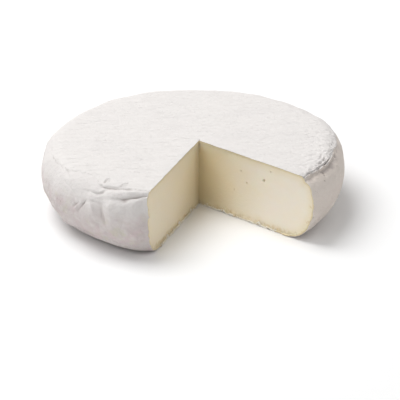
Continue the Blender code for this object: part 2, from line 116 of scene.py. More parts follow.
# Creases (-) and ridges (+): half widths above and below the path in millimetres, then the path's
# points as angle, drop in millimetres and height in millimetres
FOLDS = (
    (0.7, 2.2, ((-45.6, 3.5, -0.1), (-41.8, 7.4, -0.5), (-39.1, 9.4, -1.3), (-36.5, 8.5, -1.8),
                (-33.1, 7.1, -1.6), (-29.7, 5.8, -1.2), (-27.1, 4.9, -1.1), (-22.9, 3.6, -1.0),
                (-19.5, 2.9, -0.9))),
    (2.4, 2.0, ((-34.0, 14.0, 0.3), (-30.8, 12.0, 1.0), (-26.6, 8.8, 1.3), (-21.1, 6.2, 1.2),
                (-19.0, 5.4, 1.1))),
    (1.3, 2.6, ((-38.0, 19.6, -0.1), (-35.7, 18.9, -0.4), (-32.5, 17.8, -0.7), (-29.9, 16.6, -1.0),
                (-25.8, 13.8, -1.3), (-21.3, 10.5, -1.3), (-18.9, 8.2, -1.2))),
    (0.6, 0.6, ((-30.6, 16.9, -0.1), (-29.9, 16.4, -0.4), (-25.8, 13.5, -0.6), (-21.3, 10.1, -0.6),
                (-18.9, 7.8, -0.5))),
    (0.7, 0.8, ((-39.3, 6.5, -0.2), (-39.7, 5.1, -1.6), (-40.2, 2.5, -1.9), (-40.4, 0.5, -1.3),
                (-39.6, -4.1, -0.1))),
    (0.9, 0.9, ((-38.7, 5.0, 0.5), (-39.1, 0.8, 0.5))),
    (0.7, 0.9, ((-31.9, 4.8, -0.5), (-31.6, 4.1, -1.4), (-31.3, 1.7, -1.4), (-31.0, 0.6, -1.0),
                (-29.7, -7.4, -0.3))),
    (0.9, 0.9, ((-30.6, 4.0, 0.4), (-30.2, 0.8, 0.4))),
    (0.7, 0.8, ((-50.4, 33.0, -0.6), (-49.0, 30.3, -1.3), (-47.4, 27.9, -0.6))),
    (0.7, 0.9, ((-47.8, 34.8, -0.8), (-46.2, 30.6, -1.8), (-44.7, 26.6, -1.7), (-43.6, 23.8, -0.4))),
    (0.9, 0.9, ((-48.7, 33.0, 0.5), (-46.0, 27.4, 0.6))),
    (0.8, 1.6, ((-46.3, 17.6, -0.3), (-42.8, 16.6, -0.8), (-39.3, 16.4, -1.1), (-37.4, 14.2, -1.4),
                (-36.9, 12.0, -0.8))),
    (1.0, 1.5, ((-65.7, 11.2, -0.3), (-62.0, 10.8, -0.8), (-60.0, 12.0, -0.7), (-58.2, 13.4, -0.6),
                (-56.0, 14.6, -0.2))),
    (0.9, 1.2, ((-58.5, 18.0, -0.1), (-54.0, 20.0, -0.5), (-50.0, 24.0, -0.6), (-48.5, 27.0, -0.2))),
    (0.9, 1.4, ((-43.5, 24.5, -0.2), (-40.0, 22.8, -0.6), (-36.5, 22.6, -0.5), (-34.0, 21.0, -0.2))),
    (1.6, 1.6, ((-42.5, 19.5, 0.5), (-39.5, 28.0, 0.7), (-38.0, 37.0, 0.3))),
    (3.8, 3.8, ((-32.6, 18.0, 0.6), (-32.0, 24.0, 1.4), (-31.0, 33.0, 1.4), (-31.4, 43.0, 0.5))),
    (3.4, 3.4, ((-41.4, 22.0, 0.4), (-40.6, 27.0, 1.2), (-40.6, 34.0, 0.9), (-40.0, 42.0, 0.3))),
    (0.8, 1.8, ((-38.5, 49.0, -0.3), (-35.5, 51.0, -1.0), (-33.0, 54.5, -0.9))),
    (2.6, 2.6, ((-66.5, 41.0, 0.3), (-65.0, 44.5, 1.3), (-64.0, 46.5, 0.5))),
    (2.0, 2.0, ((-61.5, 45.0, -0.8), (-60.5, 49.0, -0.8))),
    (3.2, 3.2, ((-59.5, 52.0, 1.6), (-57.0, 54.0, 1.0))),
    (0.6, 0.7, ((48.0, 10.0, 0.5), (50.1, 9.7, 0.7), (54.1, 8.9, 0.8), (58.0, 9.6, 0.7),
                (63.2, 9.9, 0.9), (68.5, 10.9, 0.9), (73.4, 10.5, 0.8), (76.8, 10.7, 0.6),
                (83.9, 10.6, 0.6), (89.7, 11.5, 0.4), (94.3, 13.5, 0.1))),
    (0.6, 0.6, ((49.5, 8.0, 0.5), (54.0, 7.2, 0.6), (60.0, 7.6, 0.7), (66.0, 8.2, 0.9),
                (71.0, 8.6, 0.7), (76.0, 8.9, 0.2))),
    (0.5, 0.5, ((50.0, 8.8, -0.9), (54.0, 8.0, -1.0), (57.0, 8.4, -0.5), (60.0, 8.7, -0.9),
                (62.4, 8.9, -0.4), (64.6, 9.1, -1.2), (67.6, 9.5, -1.4), (70.7, 9.7, -1.0),
                (75.0, 9.7, -0.5), (80.0, 9.8, -0.4))),
    (0.7, 0.7, ((61.0, 5.6, -0.3), (65.5, 6.2, -1.2), (69.0, 6.6, -1.0), (73.0, 6.2, -0.3))),
    (0.7, 0.7, ((66.0, 3.0, -0.2), (70.0, 3.6, -0.9), (75.0, 3.0, -0.2))),
    (0.8, 4.6, ((48.0, 11.9, -1.1), (56.0, 11.2, -1.1), (63.5, 12.0, -1.3), (72.0, 12.6, -1.1),
                (80.0, 12.6, -0.9), (88.0, 13.6, -0.4))),
    (1.0, 1.0, ((72.0, 11.2, 0.4), (73.2, 15.7, 0.5), (75.3, 21.9, 0.3))),
    (0.8, 1.2, ((-90.8, 13.0, -0.6), (-93.2, 10.6, -0.8), (-96.5, 9.0, -0.3))),
    (2.4, 3.2, ((-36.8, 18.0, -0.3), (-36.3, 25.0, -1.0), (-35.5, 32.0, -1.5), (-34.8, 37.0, -1.3),
                (-35.5, 44.0, -0.2))),
    (3.6, 3.6, ((-26.8, 18.0, -0.6), (-26.0, 24.0, -1.2), (-26.4, 32.0, -1.2), (-28.0, 42.0, -0.4))),
    (3.2, 3.2, ((-24.5, 20.0, -0.1), (-23.6, 28.0, -0.5), (-23.4, 36.0, -0.6), (-24.0, 44.0, -0.1))),
    (2.5, 2.5, ((-20.5, 18.0, -0.5), (-19.5, 30.0, -0.8), (-19.0, 42.0, -0.4))),
    (6.0, 6.0, ((-70.0, 20.0, -0.3), (-68.0, 42.0, -0.5))),
    (13.0, 12.0, ((-88.0, 38.0, 0.2), (-80.0, 40.0, 1.1), (-70.0, 42.0, 1.6), (-62.0, 46.0, 2.0),
                  (-58.0, 46.0, 1.7), (-52.0, 44.0, 0.4))),
    (6.0, 6.0, ((-55.0, 60.0, -0.5), (-50.0, 60.0, -2.2), (-46.0, 60.0, -2.0), (-43.0, 60.0, -0.3))),
    (1.0, 1.5, ((122.5, 4.5, -0.5), (121.4, 5.4, -1.1), (119.9, 8.4, -1.2))),
    (0.6, 0.8, ((-35.0, -25.0, -0.2), (-32.5, -22.4, -0.6), (-28.6, -22.4, -0.7), (-27.0, -26.0, -0.4))),
)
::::
> **TASK TO COMPLETE**
Print the material once more, exactly.

> **RESULT OF THIS EXERCISE**
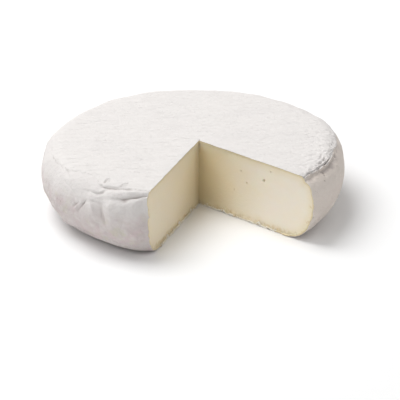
Continue the Blender code for this object: part 2, from line 116 of scene.py. More parts follow.
# Creases (-) and ridges (+): half widths above and below the path in millimetres, then the path's
# points as angle, drop in millimetres and height in millimetres
FOLDS = (
    (0.7, 2.2, ((-45.6, 3.5, -0.1), (-41.8, 7.4, -0.5), (-39.1, 9.4, -1.3), (-36.5, 8.5, -1.8),
                (-33.1, 7.1, -1.6), (-29.7, 5.8, -1.2), (-27.1, 4.9, -1.1), (-22.9, 3.6, -1.0),
                (-19.5, 2.9, -0.9))),
    (2.4, 2.0, ((-34.0, 14.0, 0.3), (-30.8, 12.0, 1.0), (-26.6, 8.8, 1.3), (-21.1, 6.2, 1.2),
                (-19.0, 5.4, 1.1))),
    (1.3, 2.6, ((-38.0, 19.6, -0.1), (-35.7, 18.9, -0.4), (-32.5, 17.8, -0.7), (-29.9, 16.6, -1.0),
                (-25.8, 13.8, -1.3), (-21.3, 10.5, -1.3), (-18.9, 8.2, -1.2))),
    (0.6, 0.6, ((-30.6, 16.9, -0.1), (-29.9, 16.4, -0.4), (-25.8, 13.5, -0.6), (-21.3, 10.1, -0.6),
                (-18.9, 7.8, -0.5))),
    (0.7, 0.8, ((-39.3, 6.5, -0.2), (-39.7, 5.1, -1.6), (-40.2, 2.5, -1.9), (-40.4, 0.5, -1.3),
                (-39.6, -4.1, -0.1))),
    (0.9, 0.9, ((-38.7, 5.0, 0.5), (-39.1, 0.8, 0.5))),
    (0.7, 0.9, ((-31.9, 4.8, -0.5), (-31.6, 4.1, -1.4), (-31.3, 1.7, -1.4), (-31.0, 0.6, -1.0),
                (-29.7, -7.4, -0.3))),
    (0.9, 0.9, ((-30.6, 4.0, 0.4), (-30.2, 0.8, 0.4))),
    (0.7, 0.8, ((-50.4, 33.0, -0.6), (-49.0, 30.3, -1.3), (-47.4, 27.9, -0.6))),
    (0.7, 0.9, ((-47.8, 34.8, -0.8), (-46.2, 30.6, -1.8), (-44.7, 26.6, -1.7), (-43.6, 23.8, -0.4))),
    (0.9, 0.9, ((-48.7, 33.0, 0.5), (-46.0, 27.4, 0.6))),
    (0.8, 1.6, ((-46.3, 17.6, -0.3), (-42.8, 16.6, -0.8), (-39.3, 16.4, -1.1), (-37.4, 14.2, -1.4),
                (-36.9, 12.0, -0.8))),
    (1.0, 1.5, ((-65.7, 11.2, -0.3), (-62.0, 10.8, -0.8), (-60.0, 12.0, -0.7), (-58.2, 13.4, -0.6),
                (-56.0, 14.6, -0.2))),
    (0.9, 1.2, ((-58.5, 18.0, -0.1), (-54.0, 20.0, -0.5), (-50.0, 24.0, -0.6), (-48.5, 27.0, -0.2))),
    (0.9, 1.4, ((-43.5, 24.5, -0.2), (-40.0, 22.8, -0.6), (-36.5, 22.6, -0.5), (-34.0, 21.0, -0.2))),
    (1.6, 1.6, ((-42.5, 19.5, 0.5), (-39.5, 28.0, 0.7), (-38.0, 37.0, 0.3))),
    (3.8, 3.8, ((-32.6, 18.0, 0.6), (-32.0, 24.0, 1.4), (-31.0, 33.0, 1.4), (-31.4, 43.0, 0.5))),
    (3.4, 3.4, ((-41.4, 22.0, 0.4), (-40.6, 27.0, 1.2), (-40.6, 34.0, 0.9), (-40.0, 42.0, 0.3))),
    (0.8, 1.8, ((-38.5, 49.0, -0.3), (-35.5, 51.0, -1.0), (-33.0, 54.5, -0.9))),
    (2.6, 2.6, ((-66.5, 41.0, 0.3), (-65.0, 44.5, 1.3), (-64.0, 46.5, 0.5))),
    (2.0, 2.0, ((-61.5, 45.0, -0.8), (-60.5, 49.0, -0.8))),
    (3.2, 3.2, ((-59.5, 52.0, 1.6), (-57.0, 54.0, 1.0))),
    (0.6, 0.7, ((48.0, 10.0, 0.5), (50.1, 9.7, 0.7), (54.1, 8.9, 0.8), (58.0, 9.6, 0.7),
                (63.2, 9.9, 0.9), (68.5, 10.9, 0.9), (73.4, 10.5, 0.8), (76.8, 10.7, 0.6),
                (83.9, 10.6, 0.6), (89.7, 11.5, 0.4), (94.3, 13.5, 0.1))),
    (0.6, 0.6, ((49.5, 8.0, 0.5), (54.0, 7.2, 0.6), (60.0, 7.6, 0.7), (66.0, 8.2, 0.9),
                (71.0, 8.6, 0.7), (76.0, 8.9, 0.2))),
    (0.5, 0.5, ((50.0, 8.8, -0.9), (54.0, 8.0, -1.0), (57.0, 8.4, -0.5), (60.0, 8.7, -0.9),
                (62.4, 8.9, -0.4), (64.6, 9.1, -1.2), (67.6, 9.5, -1.4), (70.7, 9.7, -1.0),
                (75.0, 9.7, -0.5), (80.0, 9.8, -0.4))),
    (0.7, 0.7, ((61.0, 5.6, -0.3), (65.5, 6.2, -1.2), (69.0, 6.6, -1.0), (73.0, 6.2, -0.3))),
    (0.7, 0.7, ((66.0, 3.0, -0.2), (70.0, 3.6, -0.9), (75.0, 3.0, -0.2))),
    (0.8, 4.6, ((48.0, 11.9, -1.1), (56.0, 11.2, -1.1), (63.5, 12.0, -1.3), (72.0, 12.6, -1.1),
                (80.0, 12.6, -0.9), (88.0, 13.6, -0.4))),
    (1.0, 1.0, ((72.0, 11.2, 0.4), (73.2, 15.7, 0.5), (75.3, 21.9, 0.3))),
    (0.8, 1.2, ((-90.8, 13.0, -0.6), (-93.2, 10.6, -0.8), (-96.5, 9.0, -0.3))),
    (2.4, 3.2, ((-36.8, 18.0, -0.3), (-36.3, 25.0, -1.0), (-35.5, 32.0, -1.5), (-34.8, 37.0, -1.3),
                (-35.5, 44.0, -0.2))),
    (3.6, 3.6, ((-26.8, 18.0, -0.6), (-26.0, 24.0, -1.2), (-26.4, 32.0, -1.2), (-28.0, 42.0, -0.4))),
    (3.2, 3.2, ((-24.5, 20.0, -0.1), (-23.6, 28.0, -0.5), (-23.4, 36.0, -0.6), (-24.0, 44.0, -0.1))),
    (2.5, 2.5, ((-20.5, 18.0, -0.5), (-19.5, 30.0, -0.8), (-19.0, 42.0, -0.4))),
    (6.0, 6.0, ((-70.0, 20.0, -0.3), (-68.0, 42.0, -0.5))),
    (13.0, 12.0, ((-88.0, 38.0, 0.2), (-80.0, 40.0, 1.1), (-70.0, 42.0, 1.6), (-62.0, 46.0, 2.0),
                  (-58.0, 46.0, 1.7), (-52.0, 44.0, 0.4))),
    (6.0, 6.0, ((-55.0, 60.0, -0.5), (-50.0, 60.0, -2.2), (-46.0, 60.0, -2.0), (-43.0, 60.0, -0.3))),
    (1.0, 1.5, ((122.5, 4.5, -0.5), (121.4, 5.4, -1.1), (119.9, 8.4, -1.2))),
    (0.6, 0.8, ((-35.0, -25.0, -0.2), (-32.5, -22.4, -0.6), (-28.6, -22.4, -0.7), (-27.0, -26.0, -0.4))),
)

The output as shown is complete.